# Solving for z

• May 8th 2012, 07:40 AM
Builderjay2011
Solving for z
g=h(x+y/z-x) solve for z

The solution I keep getting is...

z= hx+hy-gx/-g

should this be the correct answer?
• May 8th 2012, 07:46 AM
princeps
Re: Solving for z
If you mean :

$\displaystyle g=h\cdot\left(\frac{x+y}{z-x}\right)$

then solution should be :

$\displaystyle z=x+\frac{h(x+y)}{g}$
• May 8th 2012, 07:49 AM
Builderjay2011
Re: Solving for z
The book show something totally different
• May 8th 2012, 08:03 AM
Prove It
Re: Solving for z
Quote:

Originally Posted by Builderjay2011
The book show something totally different

1. What does the book show?

2. What have you tried?
• May 8th 2012, 08:20 AM
Builderjay2011
Re: Solving for z
How do you all show the formating of your formulas?
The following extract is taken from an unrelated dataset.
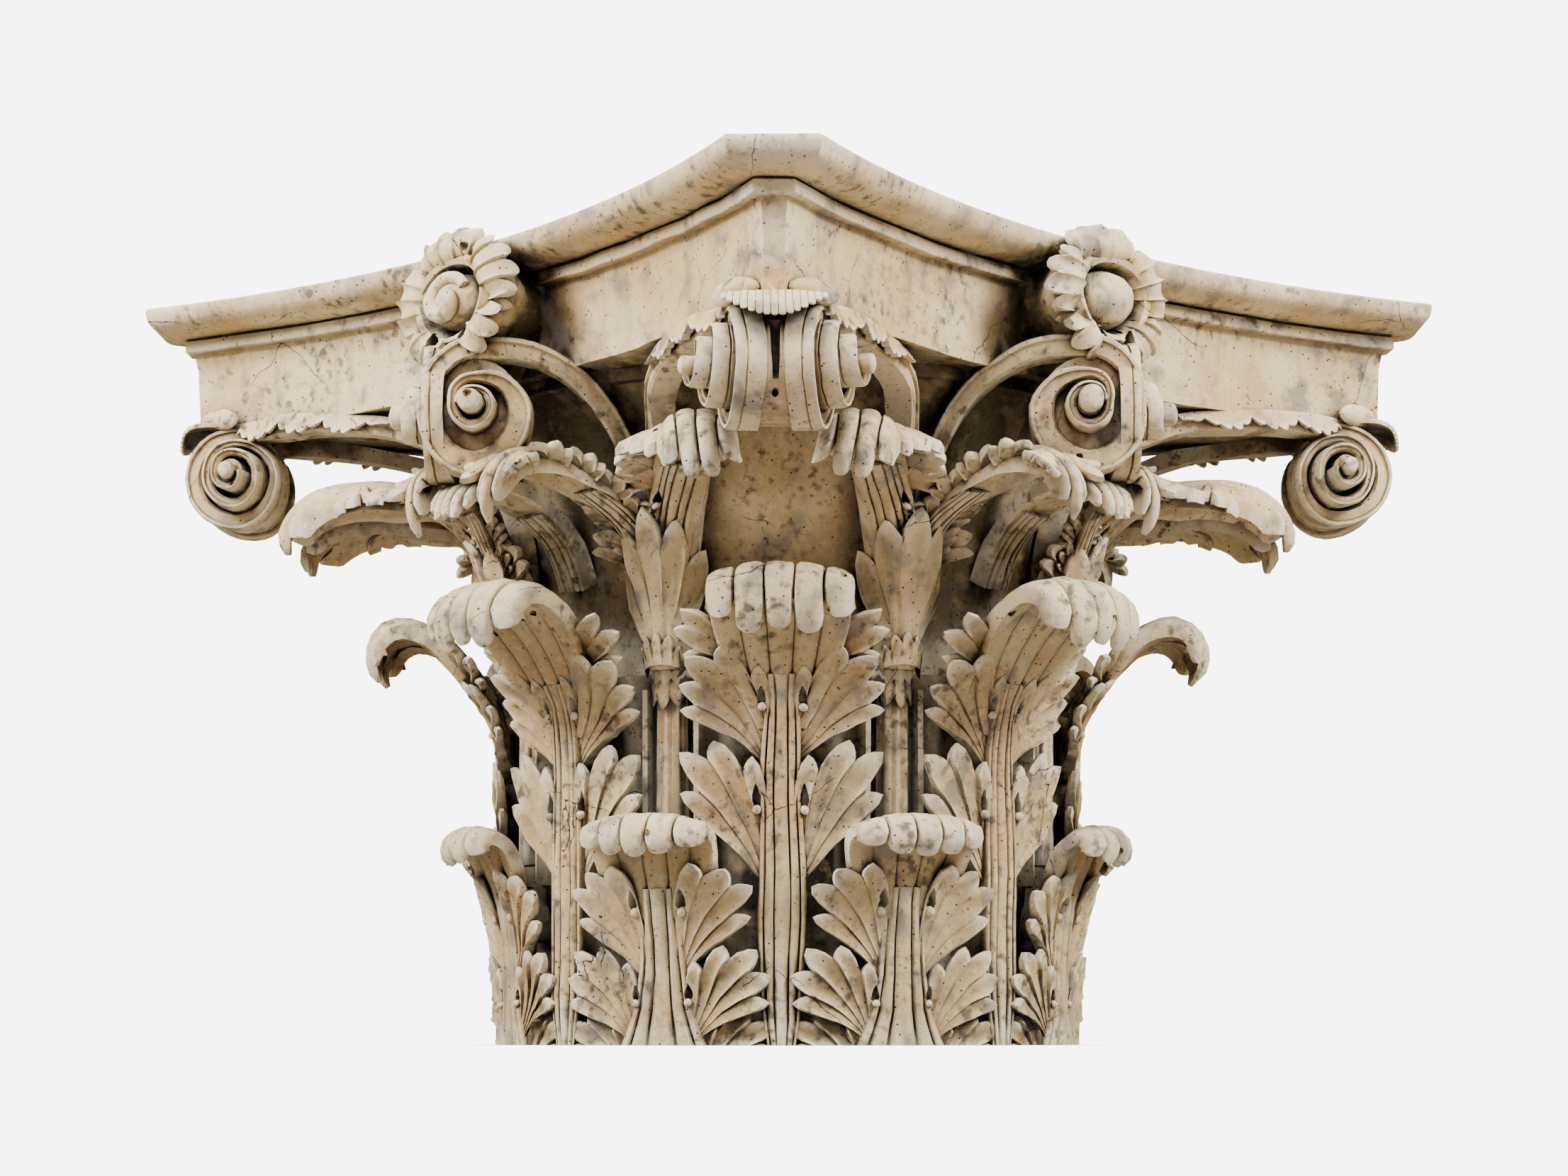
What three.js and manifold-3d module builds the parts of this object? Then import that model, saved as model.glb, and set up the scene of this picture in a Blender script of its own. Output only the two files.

Makes it easier for me to show my work to you.
• May 8th 2012, 09:10 AM
Prove It
Re: Solving for z
It's called LaTeX. There is a LaTeX subforum on this site where you can get some help on the coding.
• May 8th 2012, 09:37 AM
Builderjay2011
Re: Solving for z
Ok here's what I did....

g=h(x+y/x-z) for z

multiply both sides by (x-z)

g(x-z) = h(x+y)

gx-gz-gx = hx+hy-gx (clear parentheses and subtract "gx" from both sides)

-gz = hx+hy-gx

z = hx+hy-gx/-g

Let me know if this makes sense.
• May 8th 2012, 06:17 PM
Prove It
Re: Solving for z
Quote:

Originally Posted by Builderjay2011
Ok here's what I did....

g=h(x+y/x-z) for z

multiply both sides by (x-z)

g(x-z) = h(x+y)

gx-gz-gx = hx+hy-gx (clear parentheses and subtract "gx" from both sides)

-gz = hx+hy-gx

z = (hx+hy-gx)/-g

Let me know if this makes sense.

With the necessary modification, what you have is fine.